Три дня я ходил в "Освобождение", но на проходной мне сказали, что Иванич на работу не выходил. Не ужинал он и в "Двух волах". Обеспокоившись, на четвертый день я решил навестить его. Я поднялся по ледяной лестничной клетке с облупленными стенами; ступени по случаю первого снега посыпали золой. На дверях последнего этажа, ведущих в мансарду, были прикреплены таблички с совсем другими, незнакомыми фамилиями. Я позвонил наугад, и какая-то женщина указала на неприметную дверь в углу, без таблички, и я постучал. Иванич открыл мне. Он был в грязной нижней рубахе с длинными рукавами, заросший трехдневной, с сильной проседью щетиной. Зеленые глаза его налились кровью, а худые голые ноги торчали из коротковатых штанов полосатой пижамы, напоминавшей каторжную одежку. Его трясла лихорадка, а по лицу текли ручейки пота. Он вернулся в скрипучую железную кровать и укрылся серым солдатским одеялом, набросив сверху зимнее пальто. В этой маленькой, некогда явно девичьей комнате, в которой визитеру нельзя было даже толком повернуться, был странно высокий, скошенный потолок. Человек ощущал себя в ней как на дне колодца. Комната была настолько узкой, что помимо кровати в ней не мог поместиться даже шкаф, так что костюмы Иванича на плечиках, словно семья привидений, висели на металлическом пруте вроде тех, на которых выбивают ковры; одновременно прут этот, похоже, удерживал две готовых рухнуть стены. Собственно говоря, мой учитель жил в дымовой трубе, из которой и вправду открывался восхитительный вид на крыши медресе, мечети и минареты, напоминающие перевернутые сосульки, обращенные в небо. Лед, туман и дым.

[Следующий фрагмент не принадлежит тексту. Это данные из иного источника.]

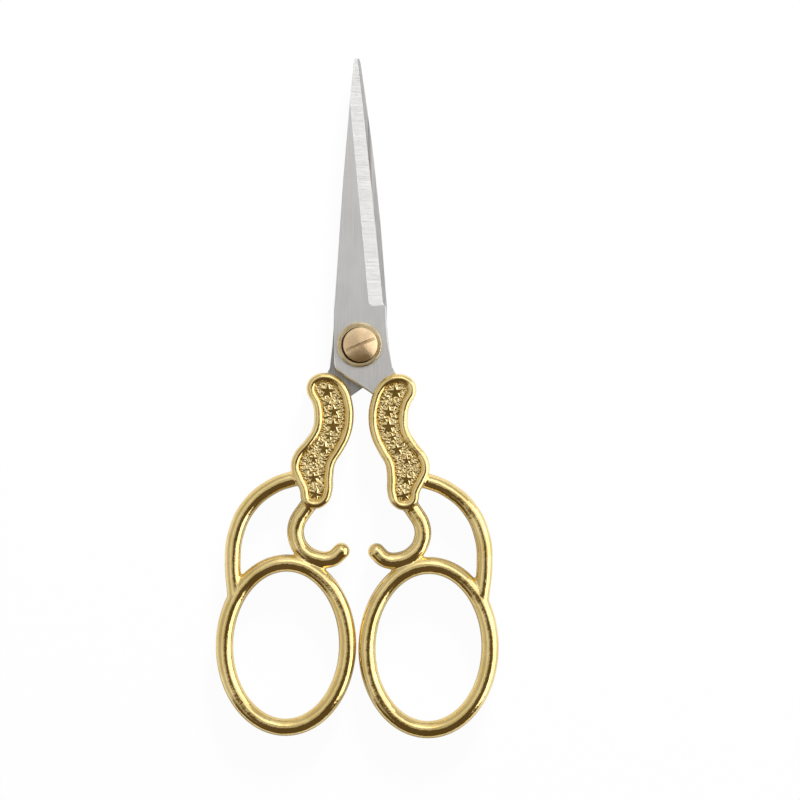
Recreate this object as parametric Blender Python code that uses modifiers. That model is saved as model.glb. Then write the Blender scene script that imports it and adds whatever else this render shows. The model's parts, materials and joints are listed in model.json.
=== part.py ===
"""Embroidery scissors with gilt bows, lying flat and closed.

Two stamped steel blades turn on a slotted brass screw with a brass washer under its head.
Each blade's tang is stepped down to the middle of its cast handle: a waisted panel with a
raised rim and a sunk ornamental field, a hooked wire, a side bow and an oval finger ring.

Units are metres. +Y runs from the rings to the blade tips, +X to the right as seen from the
front, +Z out of the front face. The pieces are drawn about the screw's axis, and the whole is
then set down with the middle of its box over the origin and its base at z = 0.
"""
import math

import bmesh
import bpy
from mathutils import Matrix, Vector

# Blades, measured from the screw's axis
BLADE_REACH = 0.05260
BLADE_THICKNESS = 0.00130
BLADE_GAP = 0.00016
RICASSO_EDGE_SIDE = 0.00482
RICASSO_SPINE_SIDE = 0.00489
SHOULDER_FLARE = 0.00036
CHOIL_HEIGHT = 0.00720
CHOIL_STEP = 0.00054
TIP_WIDTH = 0.00080
TIP_ROUNDING = 0.00080
EDGE_BELLY = 0.00014
EDGE_LAND = 0.00008
GRIND_WIDTH = 0.00262
GRIND_TAPER = math.radians(0.6)
GRIND_CORNER = 0.00090
HOLLOW_WIDTH = 0.00552
HOLLOW_DEPTH = 0.00008

# The spines are ground by hand, the back one left fuller, and the blades stand not quite upright
FRONT_SPINE = 0.00467
FRONT_BELLY = 0.00023
FRONT_LEAN = math.radians(0.97)
BACK_SPINE = 0.00486
BACK_BELLY = 0.00054
BACK_LEAN = math.radians(0.46)

# Tail and tang, which carry a blade down into its handle
TAIL_ANGLE = math.radians(34.7)
TAIL_CLEARANCE = 0.00085
TAIL_CORNER = 0.00200
TANG_WIDTH = 0.00250
TANG_END_WIDTH = 0.00180
TANG_REACH = 0.00880
TANG_THICKNESS = 0.00110
JOGGLE_START = 0.00070
JOGGLE_RUN = 0.00100
SOCKET_CLEARANCE = 0.00025

# Handle panel: PANEL_SHAPE gives the middle of its rim as shares of the width and length below
PIVOT_TO_PANEL = 0.00605
PANEL_LENGTH = 0.02330
PANEL_WIDTH = 0.00970
PANEL_INSET = 0.00220
PANEL_THICKNESS = 0.00420
RIM_WIDTH = 0.00165
FIELD_DEPTH = 0.00075
PANEL_SHAPE = (
    (0.46, 0.000), (0.26, 0.026), (0.11, 0.100), (0.03, 0.195), (0.00, 0.310), (0.06, 0.455),
    (0.20, 0.573), (0.33, 0.667), (0.37, 0.780), (0.38, 0.895), (0.46, 0.972), (0.63, 1.000),
    (0.78, 0.968), (0.82, 0.885), (0.92, 0.796), (1.00, 0.710), (0.95, 0.620), (0.77, 0.526),
    (0.60, 0.410), (0.57, 0.298), (0.62, 0.187), (0.72, 0.109), (0.71, 0.053), (0.62, 0.015),
)
HANDLE_LEAN = math.radians(-0.95)
HANDLE_SHIFT = 0.00030

# Wires of the handle and the oval finger ring. The two rings side by side give the overall width.
OVERALL_WIDTH = 0.05195
RING_WIRE = 0.00320
RING_HALF_HEIGHT = 0.01507
RING_GAP = 0.00035
RING_HALF_WIDTH = (OVERALL_WIDTH - RING_GAP) / 4 - RING_WIRE / 2
HOOK_WIRE = 0.00310
HOOK_DROP = 0.01090
HOOK_BULGE = 0.00225
HOOK_OVERLAP = 0.00065
HOOK_TIP_RUN = 0.00425
HOOK_TIP_RISE = 0.00150
BOW_WIRE = 0.00295
BOW_RING_ANGLE = math.radians(33.7)
BOW_SHAPE = ((0.43, 0.080), (0.81, 0.246), (1.015, 0.473), (1.055, 0.6875))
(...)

Полубеспамятного Иванича трясла лихорадка в этой комнатенке, отдающей запахом логова старого волка, табака и пожелтевших газет, которые пачками валялись всюду. Единственным источником тепла была постоянно включенная электрическая плитка, на которой он, как было заметно по чашкам и грязной джезве, не готовил ничего, кроме кофе. На столике у изголовья, рядом с окаменевшими огрызками хлеба и пустой банкой из-под сардин, стояла в рамке фотография молоденькой белокурой девушки, на которой наискосок было написано: "Avec amour, pour mon papa, Margot, Paris". Я в ту же секунду влюбился в это блондинистое личико из фильма "Марианна моей молодости", но Иванич сразу повернул фотографию к стене и укрылся с головой. В комнате был и старинный умывальник, покрытый грязно-желтыми пятнами плесени, а рваная занавеска отделяла комнату от миниатюрного клозета.

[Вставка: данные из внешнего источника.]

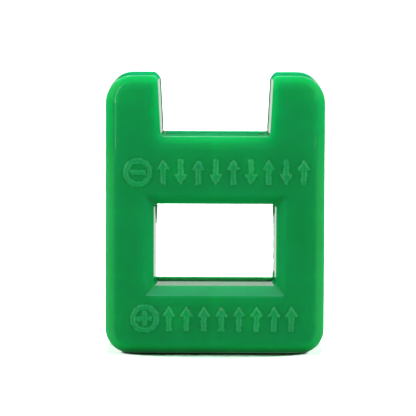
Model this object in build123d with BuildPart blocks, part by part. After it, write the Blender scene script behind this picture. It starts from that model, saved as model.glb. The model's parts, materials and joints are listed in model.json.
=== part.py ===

Только теперь мне стало ясно, почему он целыми днями сидел в редакции, ожидая ужина в "Двух волах". Конечно, ему просто негде было быть! Он не обращал на меня внимания, не произнес ни слова. Я выбежал из ледяной камеры, домчался до дома и взял свой калорифер. На кухне украл кусок вареной курицы, немного жареной картошки и вернулся в его мансарду, набив карманы яйцами, и, включив прежде всего калорифер, сервировал обед, воспользовавшись вместо подноса пачкой старых газет, и он съел его с мукой и отвращением.

Все последующие дни я как угорелый носился вверх-вниз по лестнице, покупая еду и лекарства, в основном аспирин и чай, который я заваривал в облупленной миске, предварительно поджарив в ней яичницу: никакой другой посуды у него не было. В "Двух волах" я украл солонку, нож, вилку и ложку. Лимоны, узнав, кому они нужны, достал по своим каналам шьор Анте. В те годы южные фрукты были для нас недостижимой мечтой.

Дома, в кладовке, я нашел забытые судки – три алюминиевые мисочки, сквозь ручки которых проходила металлическая скоба, так что их можно было поставить одну на другую и нести куда угодно. Посудина осталась с того времени, когда пищу выдавали из общего котла. Так что я мог каждый день приносить Иваничу обед и ужин из экспресс-ресторана. Наконец я почувствовал, что кому-то нужен.